Regarding Surespan’s argument that the omission of the signed front page of the ITT was an insignificant omission of form and ought to have been waived by PWGSC, the Tribunal has reviewed Surespan’s submission and finds no reasonable indication that the requirement was not mandatory or that Surespan met the substance of the obligation in another part of its proposal. The Tribunal is of the opinion that PWGSC properly followed the terms of the ITT when it declared Surespan’s proposal non-compliant.

26. For these reasons, the Tribunal finds that this ground of complaint does not disclose a reasonable indication that the procurement has not been carried out in accordance with the applicable trade agreements and, therefore, will not conduct an inquiry into the complaint.

DECISION

27. Pursuant to subsection 30.13(1) of the CITT Act, the Tribunal has decided not to conduct an inquiry into the complaint.
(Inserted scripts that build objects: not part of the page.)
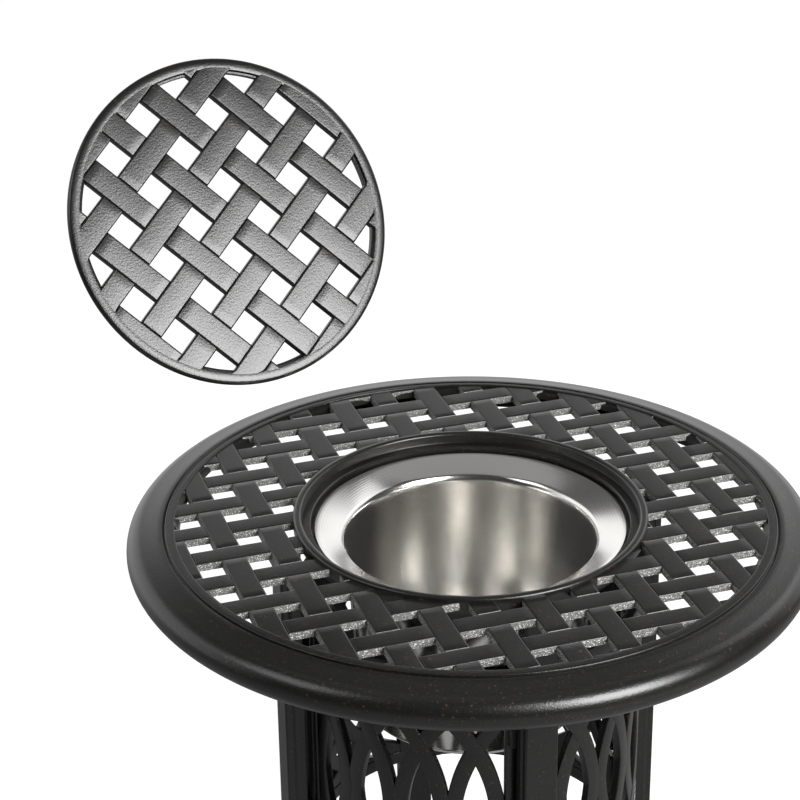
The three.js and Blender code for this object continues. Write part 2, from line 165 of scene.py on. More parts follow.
def plank_grid(half_across, half_along):
    """One plank lying along Y. A grid of inset lines carries the top, which rounds off towards each side, and
    more steeply at both ends: z = -drop (1 - sqrt(1 - k f^2)), where f grows from 0 to 1 across the rounding
    and k is its roundness. A wall falls from its border to a flat underside."""
    side = half_across - PLANK_EDGE_WIDTH * PLANK_INSETS
    end = half_along - PLANK_END_WIDTH * PLANK_INSETS
    middle = np.linspace(-1, 1, PLANK_MIDDLE_LINES + 2)[1:-1] * end[-1]
    x, y = np.meshgrid(np.r_[-side, 0, side[::-1]], np.r_[-end, middle, end[::-1]])
    side_share = 1 - np.clip((half_across - np.abs(x)) / PLANK_EDGE_WIDTH, 0, 1)
    end_share = 1 - np.clip((half_along - np.abs(y)) / PLANK_END_WIDTH, 0, 1)
    side_drop = PLANK_EDGE_DROP * (1 - np.sqrt(1 - PLANK_ROUNDNESS * side_share**2))
    end_drop = PLANK_END_DROP * (1 - np.sqrt(1 - PLANK_ROUNDNESS * end_share**2))
    z = -np.maximum(side_drop, end_drop)
    rows, columns = x.shape
    number = np.arange(rows * columns).reshape(rows, columns)
    quads = np.stack([number[:-1, :-1], number[:-1, 1:], number[1:, 1:], number[1:, :-1]], -1).reshape(-1, 4)
    border = np.r_[number[0, :-1], number[:-1, -1], number[-1, :0:-1], number[:0:-1, 0]]
    top = np.c_[x.ravel(), y.ravel(), z.ravel()]
    low = np.c_[top[border, :2], np.full(len(border), -PLANK_THICKNESS)]
    below = len(top) + np.arange(len(border))
    wall = np.c_[border, below, np.roll(below, -1), np.roll(border, -1)]
    return np.vstack([top, low]), [*quads, *wall, below[::-1]]


def woven(pitch_x, pitch_y, width, inner, outer, lap):
    """All planks of a weave whose middle crossing is at the centre. Plank (i, j) lies along Y where i + j is
    even and along X where it is odd, covers its own crossing and runs on both ways to the strips beside it.
    A point further past the inner or outer radius than the lap is drawn back to it, inside the ring there."""
    parts = []
    reach_x = int(outer / pitch_x) + 2
    reach_y = int(outer / pitch_y) + 2
    for i in range(-reach_x, reach_x + 1):
        for j in range(-reach_y, reach_y + 1):
            along_y = (i + j) % 2 == 0
            points, faces = plank_grid(width / 2, (pitch_y if along_y else pitch_x) - width / 2)
            if not along_y:
                points = points[:, [1, 0, 2]] * [1, -1, 1]
            points = points + [i * pitch_x, j * pitch_y, 0]
            distance = np.hypot(points[:, 0], points[:, 1])
            if distance.min() > outer or distance.max() < inner:
                continue
            drawn = np.clip(distance, max(inner - lap, 0), outer + lap)
            points[:, :2] *= (drawn / np.maximum(distance, LEAST_RADIUS))[:, None]
            parts.append((points, faces))
    return joined(parts)


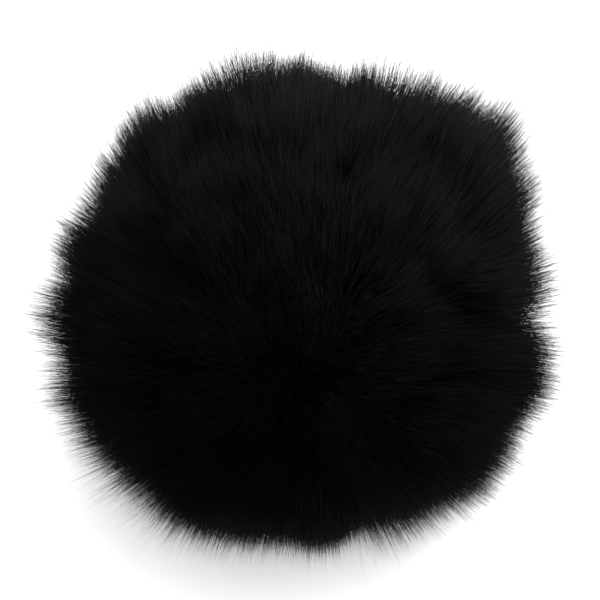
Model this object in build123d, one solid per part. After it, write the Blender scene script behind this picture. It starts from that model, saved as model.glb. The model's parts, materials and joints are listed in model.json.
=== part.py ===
from build123d import *
import math
import os

# A slip-on furry windscreen for a slim microphone. A foam insert on a soft rubber collar
# takes the microphone from below, and a cover of six long-pile fur gores slips over the foam.
# Millimetres, +Z up. The origin is the middle of the collar's flat base, on which it stands.

# Microphone socket, open at the base
MIC_BORE_RADIUS = 10.0
MIC_BORE_DEPTH = 40.0

# Foam insert and its collar
INSERT_RADIUS = 22.0  # the collar's barrel, the foam barrel and the foam dome
COLLAR_HEIGHT = 12.0
FLANGE_OVERHANG = 4.5
FLANGE_THICKNESS = 3.0
FLANGE_EDGE_RADIUS = 0.8
SPIGOT_WALL = 4.0  # the collar's tube that is glued up inside the foam barrel
SPIGOT_HEIGHT = 8.0

# Fur cover, from the inside out
SLIP_CLEARANCE = 0.3  # between the insert and the cover
LINING_THICKNESS = 0.6
TAPE_THICKNESS = 0.8
TAPE_WIDTH = 7.0
CROWN_PATCH_RADIUS = 6.8
CROWN_PATCH_GAP = 0.2
BACKING_THICKNESS = 1.2
PILE_LENGTH = 23.0
PILE_SIDE_RADIUS = 70.0  # bulge of the fur's side, below its widest level
PILE_FLOOR_GAP = 0.5  # the pile's tips end just above the base
GORE_COUNT = 6
FIRST_SEAM_ANGLE = -7.0  # degrees from +X, seen from above

# Elasticated mouth
CASING_WIDTH = 4.4
CASING_HEIGHT = 7.0
CASING_WALL = 0.9
CASING_CORNER_RADIUS = 0.8
ELASTIC_CLEARANCE = 0.1
STITCH_COUNT = 48
STITCH_LENGTH = 2.4
STITCH_THICKNESS = 0.45
STITCH_EDGE_DISTANCE = 1.4  # from the casing's top edge to the middle of the stitches
HANG_CLEARANCE = 0.3  # between the pile that hangs over the mouth and what it hangs over

# Levels and radii that follow
GORE_ANGLE = 360.0 / GORE_COUNT
SEAM_ANGLES = [FIRST_SEAM_ANGLE + GORE_ANGLE * i for i in range(GORE_COUNT)]
DOME_LEVEL = MIC_BORE_DEPTH  # where barrels end and domes begin
FLANGE_RADIUS = INSERT_RADIUS + FLANGE_OVERHANG
SPIGOT_RADIUS = MIC_BORE_RADIUS + SPIGOT_WALL
SPIGOT_TOP = COLLAR_HEIGHT + SPIGOT_HEIGHT
LINING_RADIUS = INSERT_RADIUS + SLIP_CLEARANCE
TAPE_RADIUS = LINING_RADIUS + LINING_THICKNESS
BACKING_RADIUS = TAPE_RADIUS + TAPE_THICKNESS
PILE_ROOT_RADIUS = BACKING_RADIUS + BACKING_THICKNESS
PILE_TIP_RADIUS = PILE_ROOT_RADIUS + PILE_LENGTH
CASING_BOTTOM = FLANGE_THICKNESS + SLIP_CLEARANCE
CASING_TOP = CASING_BOTTOM + CASING_HEIGHT
CASING_OUTER_RADIUS = LINING_RADIUS + CASING_WIDTH
HANG_RADIUS = max(CASING_OUTER_RADIUS + STITCH_THICKNESS, FLANGE_RADIUS) + HANG_CLEARANCE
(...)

1 . R.S.C. 1985 (4th Supp.), c. 47 [CITT Act].

2 . S.O.R./93-602 [Regulations].

3 . North American Free Trade Agreement between the Government of Canada, the Government of the United Mexican States and the Government of the United States of America, 17 December 1992, 1994 Can. T.S. No. 2 (entered into force 1 January 1994) [NAFTA].

4 . 18 July 1994, C. Gaz. 1995.I.1323, online: Internal Trade Secretariat <http://www.ait-aci.ca/index_en/ait.htm> [AIT].

5 . 15 April 1994, online: World Trade Organization <http://www.wto.org/english/docs_e/legal_e/final_e.htm>.

6 . Free Trade Agreement between the Government of Canada and the Government of the Republic of Chile, 1997 Can. T.S. No. 50 (entered into force 5 July 1997) [CCFTA]. Chapter Kbis, entitled “Government Procurement”, came into effect on September 5, 2008.

7 . Re Complaint Filed by Primex Project Management Ltd. (22 August 2002), PR-2002-001 (CITT) at 10.

8 . 2002 FCA 284 (Can LII) at paras. 18, 20, 21.

9 . This assumes that a bidder became aware of the requirement, obtained the solicitation documents, produced a proposal and submitted it to the government institution all on the same day.

10 . Re Complaint Filed by Surespan Construction Ltd. (8 May 2007), PR-2007-011 (CITT) [Surespan Construction Ltd.].